Consistent Results
Matt Pavich, senior director of strategy and innovation at Alpharetta, Ga.-based Revionics, a pricing optimization solutions provider for retailers, notes that ESLs today have a solid business case behind them as technology and the market have evolved in areas such as price optimization. Even the hardware itself has become more formidable, with longer battery life that can keep an individual ESL working for eight years and sometimes 10.
[Read more: "Using Advanced Technology to Drive Pricing Decisions"]
However, pricing optimization and promotion, combined with shelf-edge technology, can provide substantial returns. According to Pavich, well-managed price optimization and promotion have allowed Revionics customers to outperform the market, gain share and even grab customers from rivals. Pricing optimization strategies using AI to gather relevant data provide grocers and other retailers a better understanding of what prices and discounts have the maximum effect in different locations. They can even save retailers money by demonstrating how deep a discount is enough to generate the sales wanted. Because the use of tools such as price optimization is based on exacting science, grocers can get consistent results and even venture into predictive analysis to deal with situations on the horizon.
“When you talk about pricing optimization, you become more efficient [and] you become more effective promotionally,” says Pavich.
He makes the point that price optimization backed by AI has been around for quite a while, powering the constant price changes that are commonplace in e-commerce. Given the familiarity that today’s grocers have with omnichannel strategy, more executives than ever are eager to apply these types of solutions in stores, as they already do digitally. As its integration in physical stores becomes more sophisticated, personalization becomes part of the equation. Stores won’t be changing prices for individual customers, but a loyalty app can direct them to the promotions that are most relevant to them.
The combination of shelf-edge technology and price optimization can have a dramatic effect in-store. Labor savings on price changes is an immediate result, given that retailers can now change an ESL automatically. Not only does it enable an employee to go from working on shelves to working with customers, it also eliminates concern about how many price changes can be made in a day, given the available labor.
Paper Trail
Still, if ESLs get a lot of attention, many grocers have tapped solutions that don’t require investment in individual ESLs but deliver many of their benefits if consistently applied.
Ryan Yost, VP general manager at Avery Dennison, in Mentor, Ohio, estimates that 95% of the work that he does in shelf-edge technology, including with the company’s Vestcom business, involves paper, with just 5% involving ESL. He contends that grocers don’t need to rely on any single shelf-edge technology. In situations with highly promotional goods or those otherwise subject to frequent price changes, ESL may be ideal. Still, for products that typically have only a few regular price changes over the course of a year, the investment might not be worth it.

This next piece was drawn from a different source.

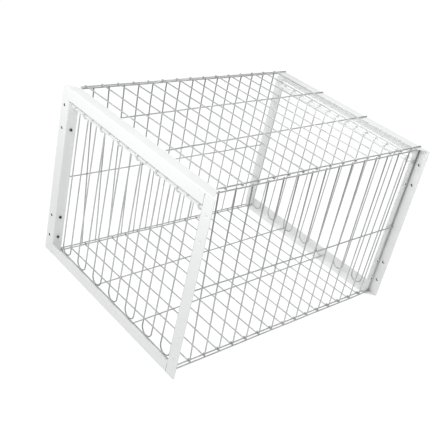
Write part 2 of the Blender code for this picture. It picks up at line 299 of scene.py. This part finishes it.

Paper tags such as the ones Avery Dennison offers, which don’t just offer price, but also have space for messaging, may make more sense for product categories where pricing is consistent. What’s more, the labels are easy to mount and come in a stack that’s subject to an automated process in printing, so that each is sequenced. An employee with a stack of tags can start at the beginning of the first aisle and proceed along the shelf directly, as the tags correspond to the order of products as merchandised. The result is significant labor savings as opposed to the old way of doing things that had employees hunting around the store to find the right place to mount a tag.
The labels also include space for promotional messages and other means of reaching out to the shopper. Messaging can let the consumer know that an item is new, what other products might be purchased in combination with it to assemble meals, and how the company behind the item is addressing social issues, and it can also link to social media accounts and posts.
Yost suggests that three elements should be in place to maximize the potential of shelf-edge technology: labor efficiency, sales uplift, and customer engagement as a means of building loyalty. Today, more capable ESLs, advanced paper tags, and video displays on end caps and even on cold- case doors can be combined as appropriate to provide grocers with positive results on the cost and sales side. Some emerging benefits that shelf-edge technology can provide include the ability to locate where a consumer is on the floor, what their preferences tend to be and what promotions they might consider. Privacy considerations have to be addressed, but when marketers have the ability to offer the consistent purchaser of granola who hasn’t bought any in a while a coupon while that shopper is passing the cereal display, more of the potential of shelf-edge technology will be achieved.